Please give the listing again, word for word, with nothing left out.

*Supplied material*.

<<<<

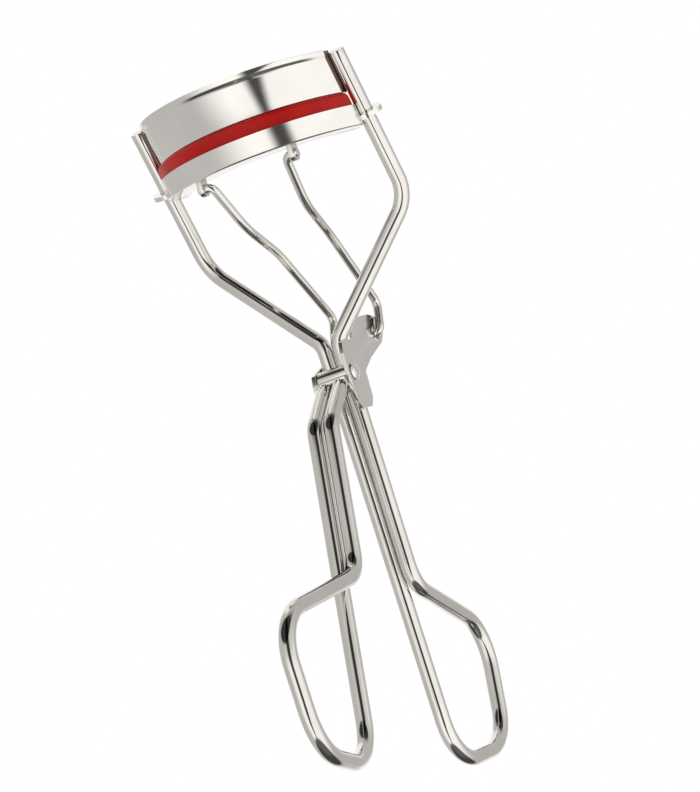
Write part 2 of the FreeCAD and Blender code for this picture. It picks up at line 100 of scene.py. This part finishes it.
def finish_mesh(node, bm, material, body, crease=35):
    """A smooth-shaded object from bm that rides on a body and stands for a CAD node."""
    bmesh.ops.remove_doubles(bm, verts=bm.verts, dist=WELD)
    bmesh.ops.recalc_face_normals(bm, faces=bm.faces)
    name = node + "_smooth"
    mesh = bpy.data.meshes.new(name)
    bm.to_mesh(mesh)
    bm.free()
    mesh.shade_smooth()
    mesh.set_sharp_from_angle(angle=math.radians(crease))
    mesh.materials.append(material)
    obj = bpy.data.objects.new(name, mesh)
    bpy.context.scene.collection.objects.link(obj)
    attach(obj, body)
    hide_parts(node)
    return obj


def corner_arc(before, corner, after, radius, steps):
    """The points of an arc that rounds a corner."""
    into = (corner - before).normalized()
    out = (after - corner).normalized()
    turn = into.angle(out)
    reach = radius * math.tan(turn / 2)
    centre = corner + (out - into).normalized() * (radius / math.cos(turn / 2))
    first = corner - into * reach - centre
    angles = [turn * step / steps for step in range(steps + 1)]
    return [centre + first * math.cos(a) + into * radius * math.sin(a) for a in angles]


def bent_path(points, radii):
    """Straight runs between points, with an arc of each radius at each corner."""
    points = [Vector(point) for point in points]
    path = [points[0]]
    for index, radius in enumerate(radii):
        path += corner_arc(*points[index:index + 3], radius, steps=14)
    path.append(points[-1])
    return path


def refined(path, longest=2.0):
    """The path with its long runs divided."""
    result = [path[0]]
    for first, second in zip(path, path[1:]):
        count = max(1, math.ceil((second - first).length / longest))
        for step in range(1, count + 1):
            result.append(first.lerp(second, step / count))
    return result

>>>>

*Solution for this problem*.
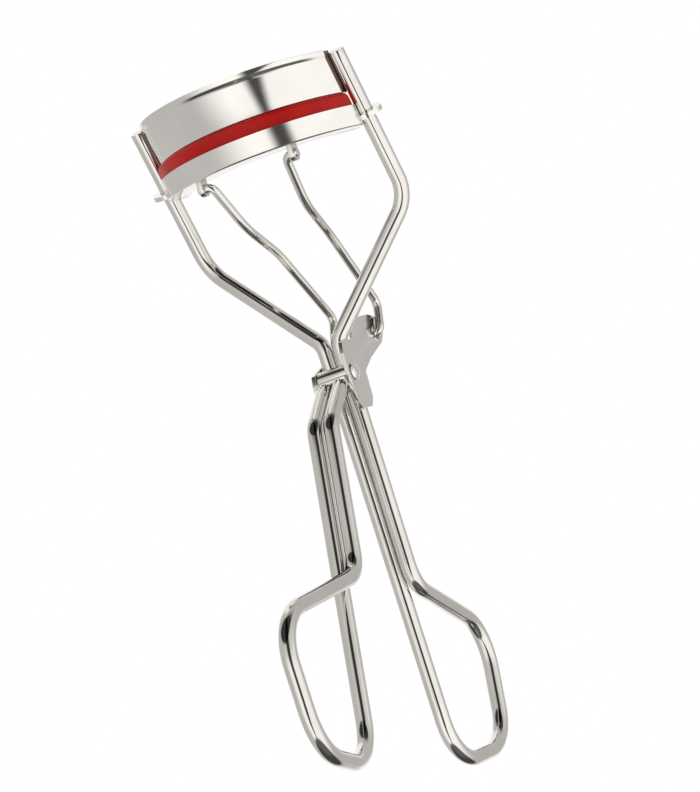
Write part 2 of the FreeCAD and Blender code for this picture. It picks up at line 100 of scene.py. This part finishes it.
def finish_mesh(node, bm, material, body, crease=35):
    """A smooth-shaded object from bm that rides on a body and stands for a CAD node."""
    bmesh.ops.remove_doubles(bm, verts=bm.verts, dist=WELD)
    bmesh.ops.recalc_face_normals(bm, faces=bm.faces)
    name = node + "_smooth"
    mesh = bpy.data.meshes.new(name)
    bm.to_mesh(mesh)
    bm.free()
    mesh.shade_smooth()
    mesh.set_sharp_from_angle(angle=math.radians(crease))
    mesh.materials.append(material)
    obj = bpy.data.objects.new(name, mesh)
    bpy.context.scene.collection.objects.link(obj)
    attach(obj, body)
    hide_parts(node)
    return obj


def corner_arc(before, corner, after, radius, steps):
    """The points of an arc that rounds a corner."""
    into = (corner - before).normalized()
    out = (after - corner).normalized()
    turn = into.angle(out)
    reach = radius * math.tan(turn / 2)
    centre = corner + (out - into).normalized() * (radius / math.cos(turn / 2))
    first = corner - into * reach - centre
    angles = [turn * step / steps for step in range(steps + 1)]
    return [centre + first * math.cos(a) + into * radius * math.sin(a) for a in angles]


def bent_path(points, radii):
    """Straight runs between points, with an arc of each radius at each corner."""
    points = [Vector(point) for point in points]
    path = [points[0]]
    for index, radius in enumerate(radii):
        path += corner_arc(*points[index:index + 3], radius, steps=14)
    path.append(points[-1])
    return path


def refined(path, longest=2.0):
    """The path with its long runs divided."""
    result = [path[0]]
    for first, second in zip(path, path[1:]):
        count = max(1, math.ceil((second - first).length / longest))
        for step in range(1, count + 1):
            result.append(first.lerp(second, step / count))
    return result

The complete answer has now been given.